Each artist approached the project with energy and momentum given this rare opportunity to leave her or his imprint on a historical relic. The murals were completed one at a time until November, when DuDug decided to invite multiple artists to paint simultaneously. FinDAC, MrZero, GOIN and FatHeat worked long, chaotic days together, arriving at the ship at 9 a.m. and sometimes not leaving until 2:30 the next morning, as all projection work needed to be done at night.
DuDug hope to eventually cover the entire ship with as many as twenty murals and establish it as a permanent open-art urban art gallery and a space for community arts projects. But even though street art is beginning to become more institutionalized in other European countries and other cities in the UK, the local government of Llanerch-y-Mor seems to have made its decision to stand against the project without considering its potential to benefit the region creatively and economically, according to Maurice. The ship’s owners, however, have been supportive.
“Even with all the historical disputes with the local authorities which have caused previous projects at the site to never really take off, the owners still want nothing more than to see new life breathed into The Black Duke of Lancaster,” Maurice explained. “We would love to be in an area where this sort of project is supported by the authorities, such as UpFest in Bristol and Sea, Sand and Spray in Blackpool.”

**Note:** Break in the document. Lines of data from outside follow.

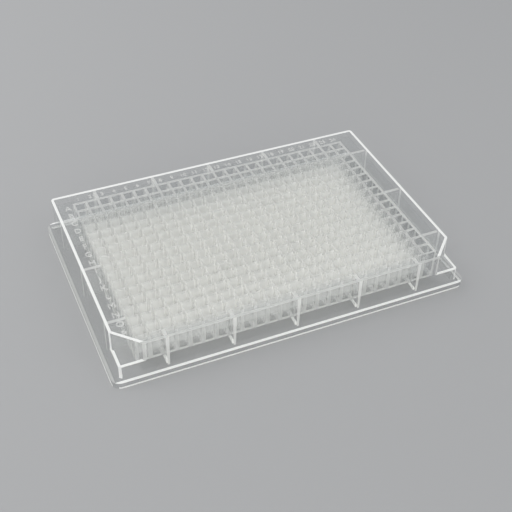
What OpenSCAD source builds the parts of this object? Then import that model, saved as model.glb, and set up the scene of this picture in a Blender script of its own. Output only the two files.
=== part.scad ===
// Well plate: a one-piece moulded plate with a grid of small square wells.
// +X runs along the rows of wells, +Y points to the back edge, +Z is up.
// The origin is the centre of the footprint, on the surface that the plate stands on.

/* [Footprint] */
// Length of the base flange
base_l = 127.76; // [100:0.01:160]
// Width of the base flange
base_w = 85.48; // [60:0.01:110]
// Radius of the corners of the base flange
base_r = 3.18; // [2:0.01:5]
// Height from the underside of the flange to the top of the rim
plate_h = 15; // [12:0.05:24]

/* [Flange] */
// Height of the base flange
flange_h = 2.6; // [2:0.05:4]
// Thickness of the upright face of the flange
flange_t = 1.1; // [0.8:0.05:1.6]
// How far the flange stands out from the skirt on the short sides
flange_step_x = 2.73; // [1.5:0.01:3.3]
// How far the flange stands out from the skirt on the long sides
flange_step_y = 1.96; // [1.5:0.01:3.1]

/* [Skirt and rim] */
// Thickness of the skirt, of the ledge over the flange and of the notch shelves
skirt_t = 1.2; // [0.8:0.05:1.8]
// Radius of the upright edges of the skirt
skirt_r = 1.2; // [0.6:0.05:2.5]
// Thickness of the deck that joins the wells to the skirt
deck_t = 1.2; // [0.8:0.05:1.8]
// How far the rim stands above the deck
rim_h = 1; // [0.5:0.05:2]
// Thickness of the rim
rim_t = 0.95; // [0.6:0.05:1.5]

/* [Corner notches] */
// Length of each leg of the two cut corners on the front edge
notch_leg = 8.6; // [4:0.1:10]
// Height of the cut corners, from their shelf to the top of the rim
notch_h = 7.5; // [3:0.1:9]

/* [Wells] */
// Distance from one well to the next
pitch = 4.5; // [3.5:0.1:9]
// From the end edges of the flange to the centres of the outer wells, at the least
first_col = 12.13; // [12:0.01:20]
// From the long edges of the flange to the centres of the outer wells, at the least
first_row = 8.99; // [8.9:0.01:16]
// Thickness of the walls between the wells, at their top
septum_t = 0.9; // [0.5:0.05:1.1]
// Thickness of the walls round the outside of the wells, at their top
outer_t = 0.75; // [0.6:0.05:1.2]
// Draft of the well walls, in degrees to each side
draft = 2; // [0.5:0.1:3]
// Thickness of the floor under the wells
floor_t = 0.9; // [0.6:0.05:1.5]
// Gap between the floor and the surface that the plate stands on
floor_gap = 2.7; // [2.2:0.1:5]

/* [Ribs] */
// Thickness of the ribs at the top of the deck
rib_t = 1.3; // [1:0.05:1.8]
// Thickness of the ribs at the level of their foot
rib_tip = 0.8; // [0.5:0.05:1]
// Distance from one rib to the next along the long sides
rib_pitch_x = 22.5; // [12:0.5:40]
// Distance from one rib to the next along the short sides
rib_pitch_y = 27; // [12:0.5:40]
// Height of the foot of each rib, where it meets the skirt
rib_foot = 2; // [1.5:0.1:2.5]
// Width of the flat foot of each rib
rib_flat = 0.9; // [0.3:0.1:2]

/* [Hidden] */
$fn = 64;
// Overshoot of cuts, and overlap of pieces that are joined
eps = 0.3;

// Half sizes of the flange and of the skirt
base = [base_l, base_w] / 2;
skirt = base - [flange_step_x, flange_step_y];

// Levels, from the surface that the plate stands on
deck_z = plate_h - rim_h;
notch_z = plate_h - notch_h;
floor_z = floor_gap + floor_t;

// Number of wells that fit, and the half size of the grid between outer wall centres
cols = 1 + floor((base_l - 2 * first_col) / pitch + 0.001);
rows = 1 + floor((base_w - 2 * first_row) / pitch + 0.001);
grid = [cols, rows] * pitch / 2;
block = grid + [outer_t, outer_t] - [septum_t, septum_t] / 2;

// How much a drafted face moves sideways from the top of a well to its floor
lean = (deck_z - floor_z) * tan(draft);

function unit(v) = v / norm(v);

// Corner points of a rectangle of half size h, its two front corners cut by leg
function plan_points(h, leg) =
    leg > 0
        ? [[-h.x + leg, -h.y], [h.x - leg, -h.y], [h.x, -h.y + leg],
           [h.x, h.y], [-h.x, h.y], [-h.x, -h.y + leg]]
        : [[-h.x, -h.y], [h.x, -h.y], [h.x, h.y], [-h.x, h.y]];

// Leg of a cut corner on an outline that lies inset within the skirt's own
function inset_leg(inset) = notch_leg - inset * (2 - sqrt(2));

// Where an arc of radius r meets the two sides of corner p, and its centre between them
function arc_corner(before, p, after, r) =
    let (a = unit(before - p), b = unit(after - p), half = acos(a * b) / 2)
    [p + a * r / tan(half), p + unit(a + b) * r / sin(half), p + b * r / tan(half)];

// Convex outline with true arcs at its corners
module rounded_plan(points, r) {
    n = len(points);
    arcs = [for (i = [0:n - 1])
        arc_corner(points[(i + n - 1) % n], points[i], points[(i + 1) % n], r)];
    polygon([for (c = arcs) each [c[0], c[2]]]);
    for (c = arcs)
        translate(c[1]) circle(r = r);
}

// Solid between two levels with the outline of the flange, moved in by inset
module base_layer(z0, z1, inset) {
    translate([0, 0, z0]) linear_extrude(z1 - z0)
        rounded_plan(plan_points(base - [inset, inset], 0), base_r - inset);
}

// Solid between two levels with the outline of the skirt, moved in by inset
module skirt_layer(z0, z1, inset, notched) {
    translate([0, 0, z0]) linear_extrude(z1 - z0)
        rounded_plan(
            plan_points(skirt - [inset, inset], notched ? inset_leg(inset) : 0),
            max(skirt_r - inset, 0.3));
}

// Flange, skirt, deck and rim, open below and where the wells come through the deck
module shell() {
    difference() {
        union() {
            base_layer(0, flange_h, 0);
            skirt_layer(0, notch_z, 0, false);
            skirt_layer(notch_z - eps, plate_h, 0, true);
        }
        base_layer(-eps, flange_h - skirt_t, flange_t);
        skirt_layer(-eps, notch_z - skirt_t, skirt_t, false);
        skirt_layer(notch_z - skirt_t - eps, deck_z - deck_t, skirt_t, true);
        skirt_layer(deck_z, plate_h + eps, rim_t, true);
        translate([-grid.x, -grid.y, 0]) cube([2 * grid.x, 2 * grid.y, plate_h]);
    }
}

// Channels along Y, one for each of n columns, narrower by the draft towards the floor
module channels(n, length) {
    top = (pitch - septum_t) / 2;
    over = eps * tan(draft);
    for (i = [0:n - 1])
        translate([(i - (n - 1) / 2) * pitch, 0, 0])
            rotate([90, 0, 0]) linear_extrude(length, center = true)
                polygon([
                    [-top - over, deck_z + eps], [top + over, deck_z + eps],
                    [top - lean, floor_z], [-top + lean, floor_z]]);
}

// Drafted wells: the spaces where the channels of the columns and of the rows cross
module wells() {
    intersection() {
        channels(cols, 2 * block.y);
        rotate([0, 0, 90]) channels(rows, 2 * block.x);
    }
}

// Block of wells, with a wall round it that is flush from the floor to the deck
module well_block() {
    difference() {
        translate([-block.x, -block.y, floor_gap])
            cube([2 * block.x, 2 * block.y, deck_z - floor_gap]);
        wells();
    }
}

// Rib along X, from the wells out to the skirt at half size reach, thicker at the deck
module rib(wells_at, skirt_at) {
    inner = wells_at - eps;
    outer = skirt_at - skirt_t + eps;
    intersection() {
        rotate([90, 0, 0]) linear_extrude(2 * rib_t, center = true)
            polygon([
                [inner, floor_gap], [outer - eps - rib_flat, rib_foot], [outer, rib_foot],
                [outer, deck_z - deck_t / 2], [inner, deck_z - deck_t / 2]]);
        rotate([90, 0, 90]) linear_extrude(2 * outer)
            polygon([
                [-rib_tip / 2, rib_foot], [rib_tip / 2, rib_foot],
                [rib_t / 2, deck_z], [-rib_t / 2, deck_z]]);
    }
}

// Ribs under the deck, the same on opposite sides
module ribs() {
    nx = floor((skirt.x - notch_leg) / rib_pitch_x);
    ny = floor((skirt.y - notch_leg) / rib_pitch_y);
    for (i = [-nx:nx], turn = [90, -90])
        translate([i * rib_pitch_x, 0, 0]) rotate([0, 0, turn]) rib(block.y, skirt.y);
    for (j = [-ny:ny], turn = [0, 180])
        translate([0, j * rib_pitch_y, 0]) rotate([0, 0, turn]) rib(block.x, skirt.x);
}

module well_plate() {
    color([0.86, 0.88, 0.88]) {
        shell();
        well_block();
        ribs();
    }
}

well_plate();
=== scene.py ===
"""Well plate: the looks of a one-piece moulded plate of natural polypropylene."""
import math

import bpy
from mathutils import Matrix, Vector


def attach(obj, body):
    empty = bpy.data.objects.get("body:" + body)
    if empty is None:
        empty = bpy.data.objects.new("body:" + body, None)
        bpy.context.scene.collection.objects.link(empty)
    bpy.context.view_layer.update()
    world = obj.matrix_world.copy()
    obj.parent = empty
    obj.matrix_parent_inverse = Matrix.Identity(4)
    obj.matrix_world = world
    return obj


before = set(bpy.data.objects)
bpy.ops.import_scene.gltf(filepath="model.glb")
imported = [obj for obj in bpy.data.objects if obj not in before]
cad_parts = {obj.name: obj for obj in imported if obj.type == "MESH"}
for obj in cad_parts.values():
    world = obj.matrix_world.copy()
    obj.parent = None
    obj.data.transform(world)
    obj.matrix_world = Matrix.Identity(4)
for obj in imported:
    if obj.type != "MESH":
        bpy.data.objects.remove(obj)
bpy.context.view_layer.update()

MM = 0.001
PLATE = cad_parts["well_plate"]

# Lengths are in millimetres. First, half sizes of the plan, from its middle
FLANGE = (63.88, 42.74)
SKIRT = (61.15, 40.78)
BLOCK = (54.3, 36.3)

SKIRT_WALL, BLOCK_WALL = 1.2, 0.75
PITCH = 4.5
COLUMNS, ROWS = 24, 16
RIB_PITCH = (22.5, 27.0)
NOTCH_LEG = 8.6

# Half the thickness of the walls between wells, and of the ribs, at their foot and top
SEPTUM_FOOT_HALF, SEPTUM_TOP_HALF = 0.82, 0.45
RIB_FOOT_HALF, RIB_TOP_HALF = 0.4, 0.6

# Levels above the surface that the plate stands on
RIB_FOOT, BLOCK_FOOT, LEDGE, WELL_FLOOR = 2.0, 2.7, 2.6, 3.6
SHELF, DECK_FOOT, DECK, RIM = 7.5, 12.8, 14.0, 15.0

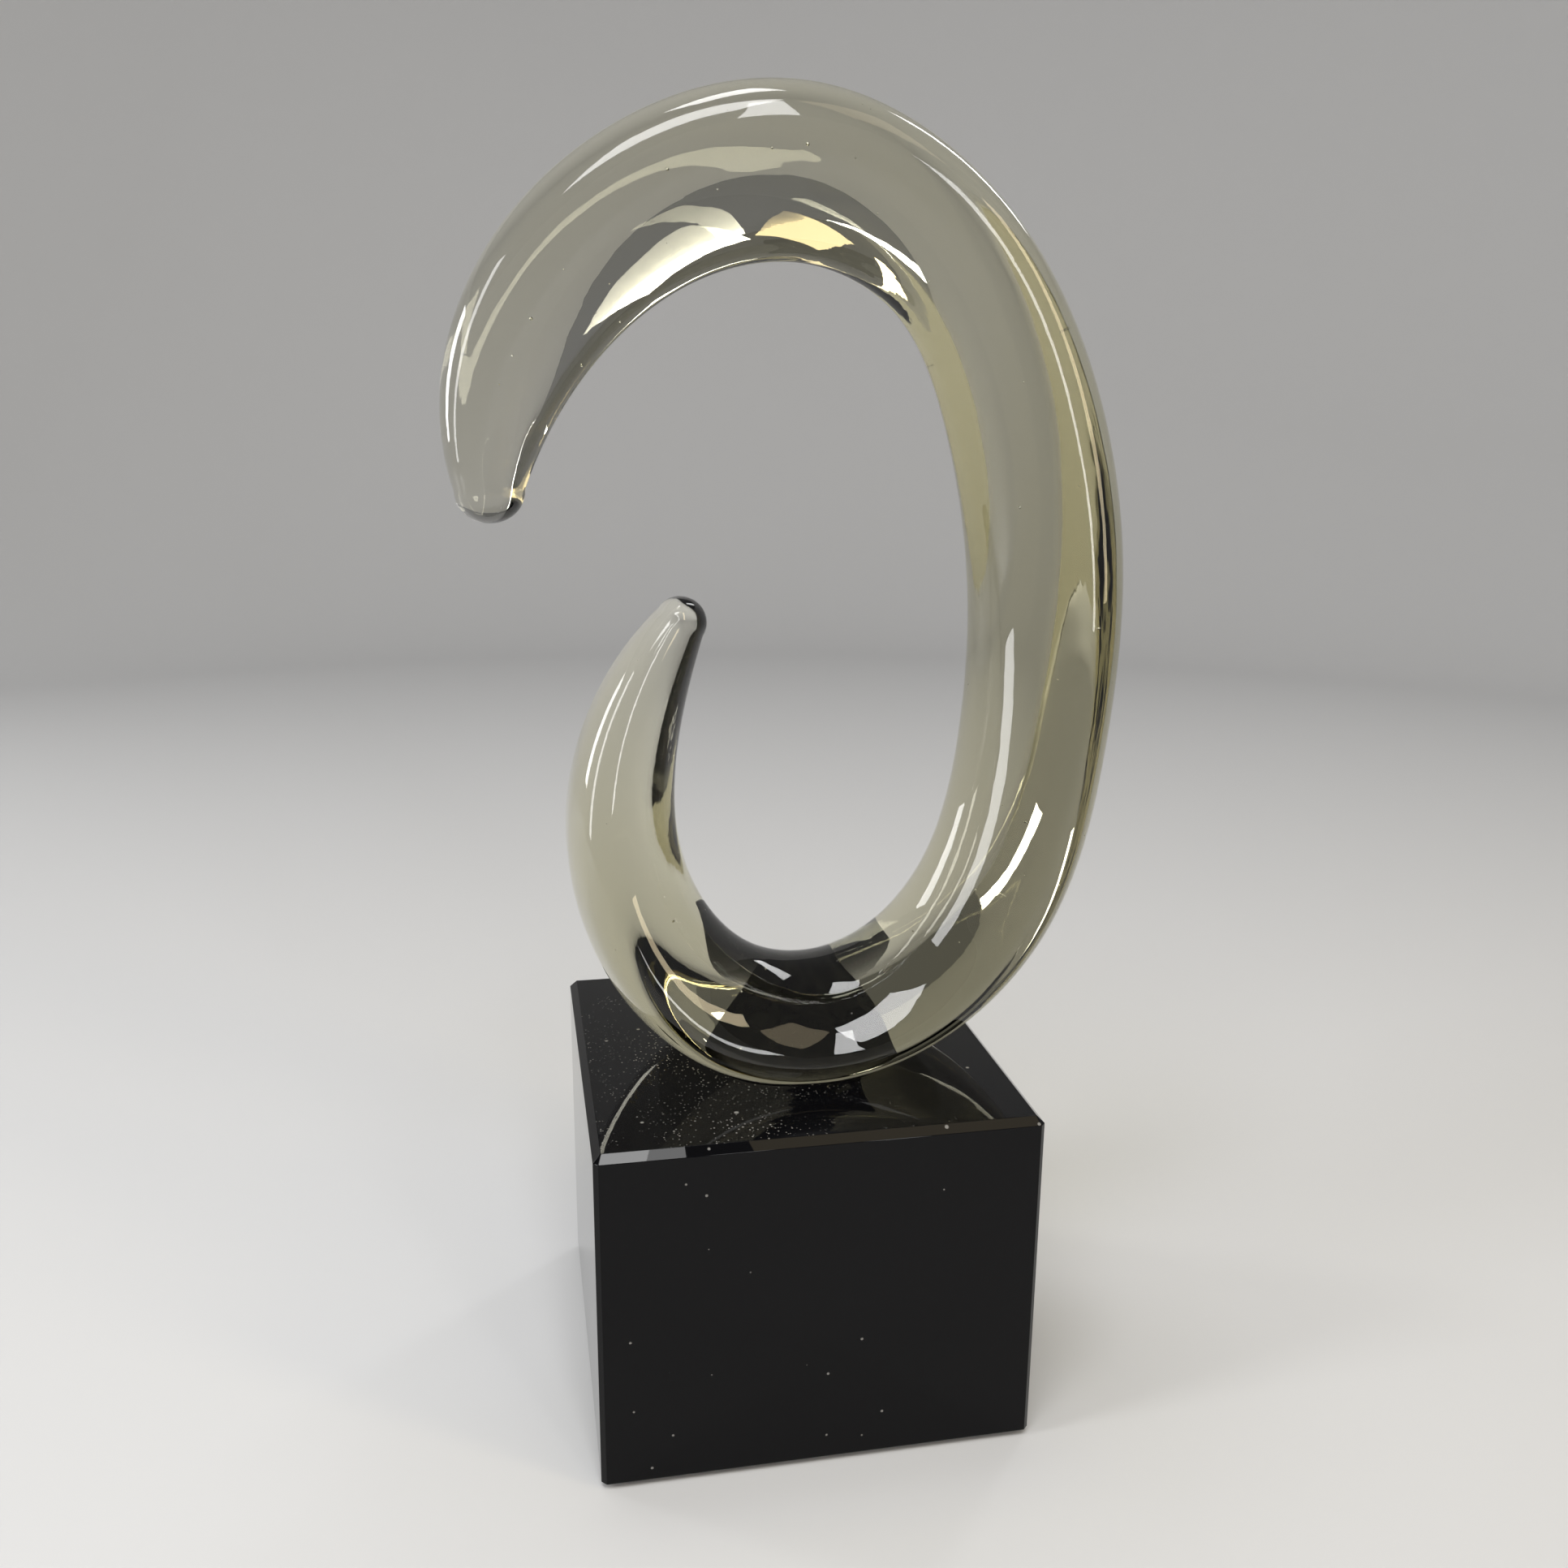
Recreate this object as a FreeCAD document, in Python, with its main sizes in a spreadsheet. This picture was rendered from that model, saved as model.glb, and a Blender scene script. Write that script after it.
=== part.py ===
"""Glass loop sculpture: an open, tapered loop of clear glass bonded to a polished black glass block.

Millimetres, +Z up. The origin is the middle of the underside of the felt pad that the sculpture
stands on. The loop lies in the XZ plane and is open towards -X. The block's front face looks to -Y.
"""
import FreeCAD, Part
import math
import os
import Sketcher
from FreeCAD import Vector

# Driving sizes, in millimetres
SIZES = {
    # The block and the pad under it
    "block_width": 80.0,
    "block_depth": 80.0,
    "block_height": 65.0,
    "top_bevel": 1.4,
    "side_bevel": 0.9,
    "foot_bevel": 0.7,
    "felt_thickness": 0.8,
    "felt_inset": 3.0,
    "felt_corner": 5.0,
    # The clear adhesive between the block and the loop
    "bond_thickness": 0.2,
    # The loop, over its outside, before its seat is ground
    "loop_width": 123.0,
    "loop_height": 178.5,
    "band_width": 28.5,
    "band_depth": 43.0,
    "upper_tip_length": 5.7,
    "lower_tip_length": 4.7,
    "seat_grind": 3.8,
    "cut_overrun": 5.0,
}

# Stations along the middle of the band, clockwise from the upper tip to the lower one. Each row
# holds X from the block's middle as a share of loop_width, Z from the loop's lowest place as a
# share of loop_height, the band's width as a share of band_width and its depth as a share of
# band_depth.
STATION_SHARES = [
    (-0.427, 0.622, 0.43, 0.35),
    (-0.385, 0.747, 0.80, 0.42),
    (-0.205, 0.880, 0.97, 0.49),
    (0.025, 0.918, 1.00, 0.56),
    (0.236, 0.842, 0.90, 0.65),
    (0.345, 0.707, 0.95, 0.73),
    (0.394, 0.545, 0.96, 0.81),
    (0.387, 0.364, 0.90, 0.88),
    (0.312, 0.181, 0.84, 0.94),
    (0.107, 0.068, 0.72, 1.00),
    (-0.093, 0.079, 0.80, 0.95),
    (-0.241, 0.222, 0.76, 0.77),
    (-0.224, 0.397, 0.58, 0.53),
    (-0.158, 0.490, 0.33, 0.30),
]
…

Still, DuDug continue to fight to make their ambitions a reality, and as more high-profile artists get on board, this anachronistic vessel has a chance to transform the quiet coast of northern Wales into an international contemporary art destination. “At the end of the day, urban art is for everyone and no one can deny the skill and expertise the artists have brought to the ship,” said Maurice assuredly. “She will become a masterpiece in her own right.”